> _WORK TO BE COMPLETED_
Print, exactly as they stand, the lines from the start of the listing to the line containing "rng.uniform(0.4, 0.8), 5)", inclusive.

> _GIVEN INFORMATION_
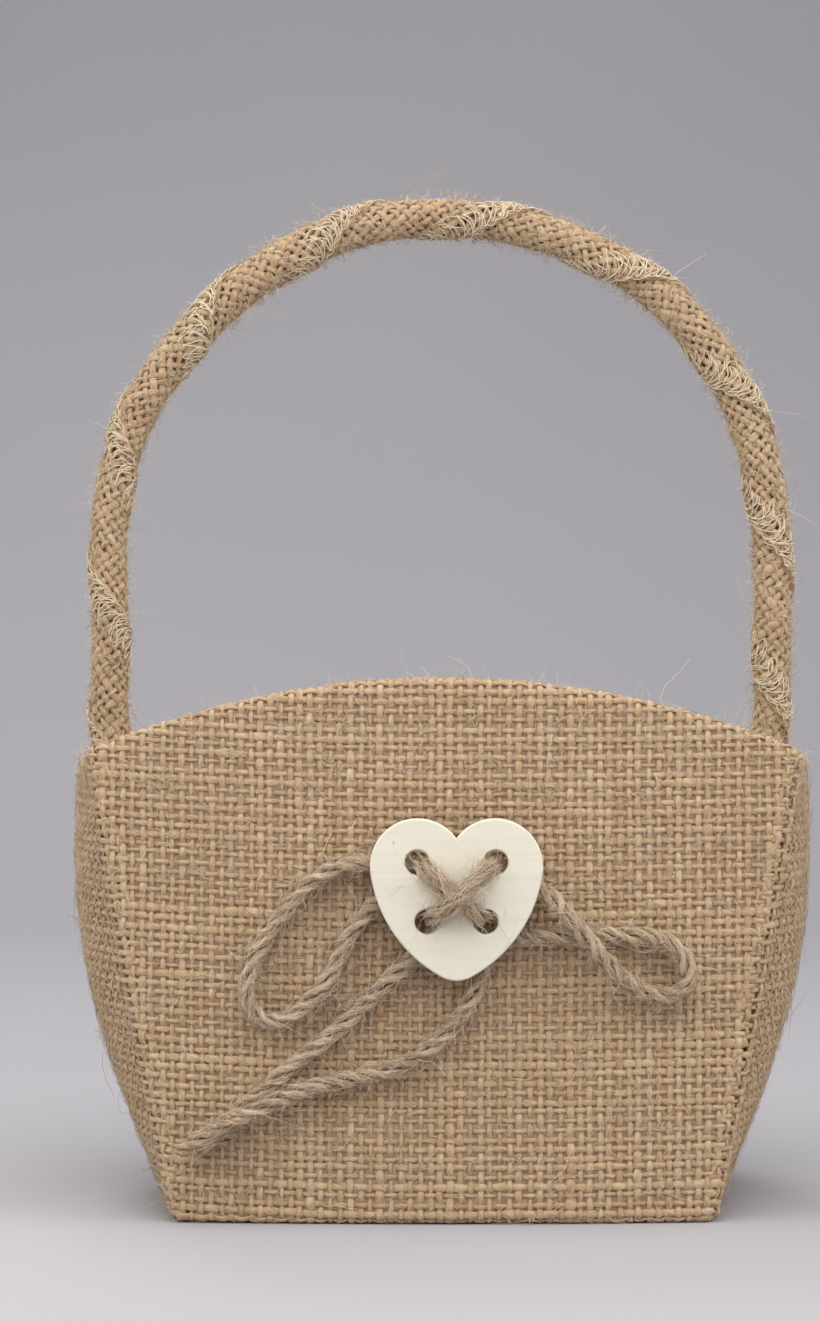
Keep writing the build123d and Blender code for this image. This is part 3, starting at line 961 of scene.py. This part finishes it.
def add_thread(bundle, rng, forward, across):
    """Lay one thread on the wound strip."""
    lift = SERGE_LIFT + wander(rng, forward, 0.12, 3.0)
    points, along = strip_point(forward, across, lift)
    normals = strip_normals(forward, across)
    for start, stop in runs_of((along > 0) & (along < HANDLE_LENGTH)):
        part = slice(start, stop)
        bundle.tube(points[part], normals[part], SERGE_RADIUS, SERGE_RADIUS, rng.uniform(0.4, 0.8), 5)


def handle_core(rng):
    """Return the bundle of the cord filling inside the wrap, above the hinge."""
    bundle = Bundle()
    along = np.arange(HINGE_AT + 1.0, HANDLE_LENGTH - HINGE_AT - 1.0, 0.9)
    centre, right, _ = handle_frame(along)
    for strand in range(CORE_STRANDS):
        angle = along / CORE_TWIST + strand * 2 * np.pi / CORE_STRANDS
        reach = CORE_REACH + wander(rng, along, 0.12, 20.0)
        line = centre + (reach * np.cos(angle))[:, None] * FRONT + (reach * np.sin(angle))[:, None] * right
        tint = 0.5 + wander(rng, along, 0.2, 12.0)
        bundle.tube(line, unit(line - centre), wide=0.85, thick=0.75, tint=tint)
    return bundle


def handle_hairs(bundle, rng):
    """Scatter loose fibres over the handle; the first few are strays."""
    for number in range(HANDLE_FIBRES):
        along = np.array([rng.uniform(4.0, HANDLE_LENGTH - 4.0)])
        around = np.array([rng.uniform(0, CIRCUMFERENCE)])
        start = wrap_point(around, along, 0.5)[0]
        ahead = wrap_point(around, along + 0.1, 0.5)[0] - start
        beside = wrap_point(around + 0.1, along, 0.5)[0] - start
        normal = np.cross(beside, ahead)
        normal = normal / np.linalg.norm(normal)
        turn = rng.uniform(0, 2 * np.pi)
        tangent = math.cos(turn) * ahead + math.sin(turn) * beside
        tangent = tangent / np.linalg.norm(tangent)
        if number < HANDLE_FIBRES // 35:
            hair(bundle, rng, start, tangent, normal, *stray(rng))
            continue
        length = rng.uniform(0.6, 3.2)
        lifted = min(0.2 + rng.exponential(0.9), 2.6)
        radius = rng.uniform(0.045, 0.085)
        hair(bundle, rng, start, tangent, normal, length, lifted, rng.normal(0, 0.5), radius, steps=4)


# ---------------------------------------------------------------- the twine


def smooth_line(name, points, spacing=0.5):
    """Return points, in millimetres and evenly spaced, along the NURBS spline through a route in metres."""
    curve = bpy.data.curves.new(name, "CURVE")
    curve.dimensions = "3D"
    curve.resolution_u = 16
    spline = curve.splines.new("NURBS")
    spline.points.add(len(points) - 1)
    for place, point in zip(spline.points, points):
        place.co = (*point, 1)
    spline.order_u = 3
    spline.use_endpoint_u = True
    holder = add_object(name, curve)
    bpy.context.view_layer.update()
    mesh = bpy.data.meshes.new_from_object(holder.evaluated_get(bpy.context.evaluated_depsgraph_get()))
    line = np.array([vertex.co for vertex in mesh.vertices]) / MM
    bpy.data.objects.remove(holder)
    bpy.data.curves.remove(curve)
    bpy.data.meshes.remove(mesh)
    lengths = distances(line)
    even = np.linspace(0, lengths[-1], int(lengths[-1] / spacing) + 1)
    return np.stack([np.interp(even, lengths, line[:, axis]) for axis in range(3)], -1)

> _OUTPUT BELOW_
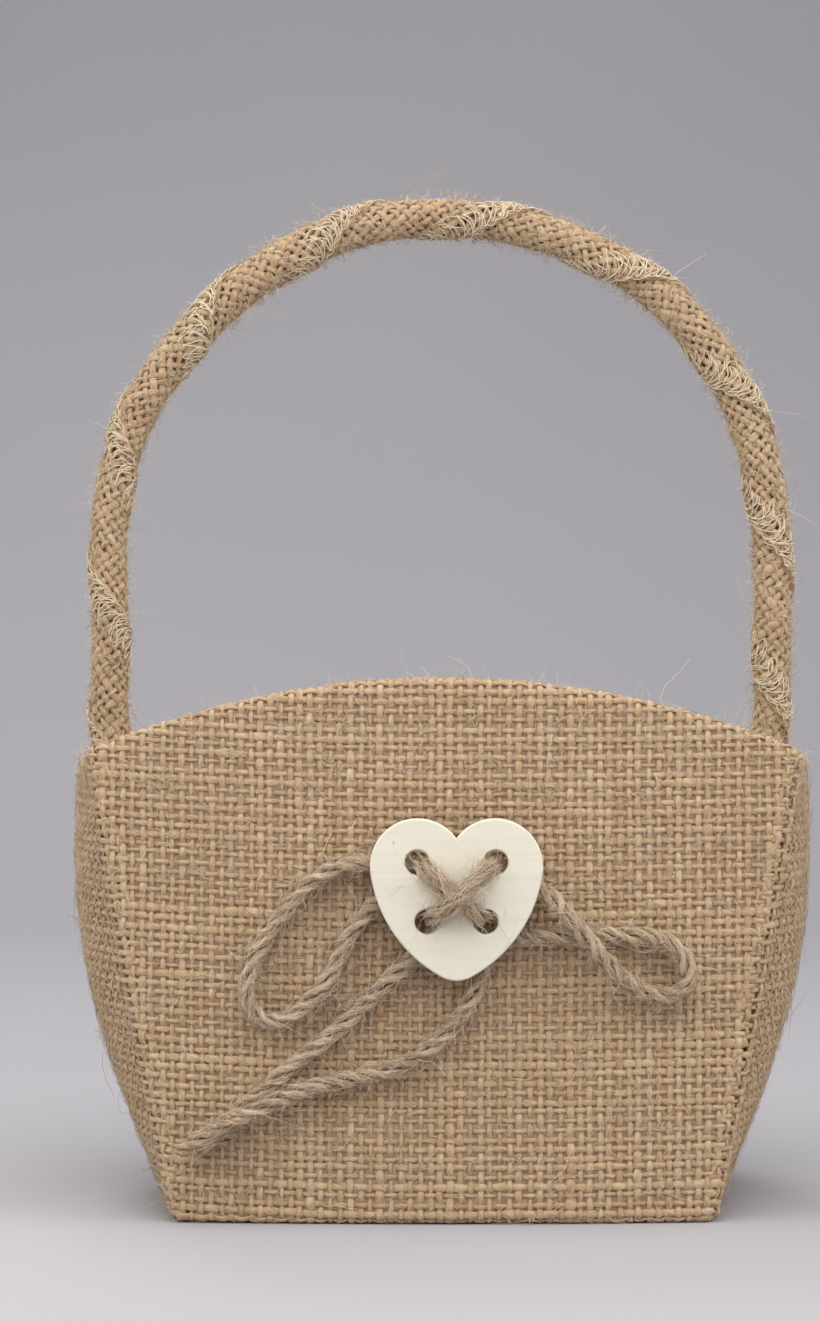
Keep writing the build123d and Blender code for this image. This is part 3, starting at line 961 of scene.py. This part finishes it.
def add_thread(bundle, rng, forward, across):
    """Lay one thread on the wound strip."""
    lift = SERGE_LIFT + wander(rng, forward, 0.12, 3.0)
    points, along = strip_point(forward, across, lift)
    normals = strip_normals(forward, across)
    for start, stop in runs_of((along > 0) & (along < HANDLE_LENGTH)):
        part = slice(start, stop)
        bundle.tube(points[part], normals[part], SERGE_RADIUS, SERGE_RADIUS, rng.uniform(0.4, 0.8), 5)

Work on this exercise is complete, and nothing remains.